You don't give a model number and this is NOT a generic problem,every tractor has specific wiring so in order to find a wiring diagram, you first need to know the model number and brand.
Posted on Oct 22, 2009
You didn't state the model or brand of tractor, but usually the way the cranking circuit work is, from the "S" terminal of the ignition switch, the circuit runs to the PTO switch, if it's in the OFF position, the circuit then runs to the pedal switch, if it's in the DOWN (or brake on) position it then runs to the solenoid. On other tractors, from the ignition switch, the circuit runs to the pedal switch first. (The seat switch isn't used in the cranking circuit).
Any switch can go bad, but I would more likely suspect the pedal switch or loose connection at either switch. (But it could actually be the PTO switch).
Try tracing the circuit from the "S" terminal of the ignition switch through the PTO or pedal switches to the starter solenoid.

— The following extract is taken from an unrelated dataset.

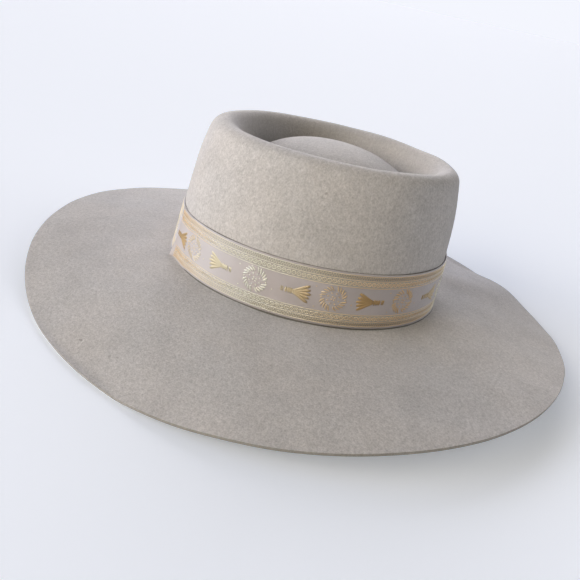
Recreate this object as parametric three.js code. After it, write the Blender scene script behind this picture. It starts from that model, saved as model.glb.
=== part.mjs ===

You may get lucky and find something obvious.
If you find nothing, try jumping across the pedal or the PTO switch (only two terminals are used in the cranking circuit, trace back to ignition switch for the incoming, outgoing is usually directly adjacent). Jumpering will take these out of the circuit and tell you if either is bad internally.
Lastly, there's always the possibility that the ignition switch is bad. (Doesn't happen all that often, but it's suspect as well). Jumper from "B" terminal to "S" terminal will take it out of the circuit.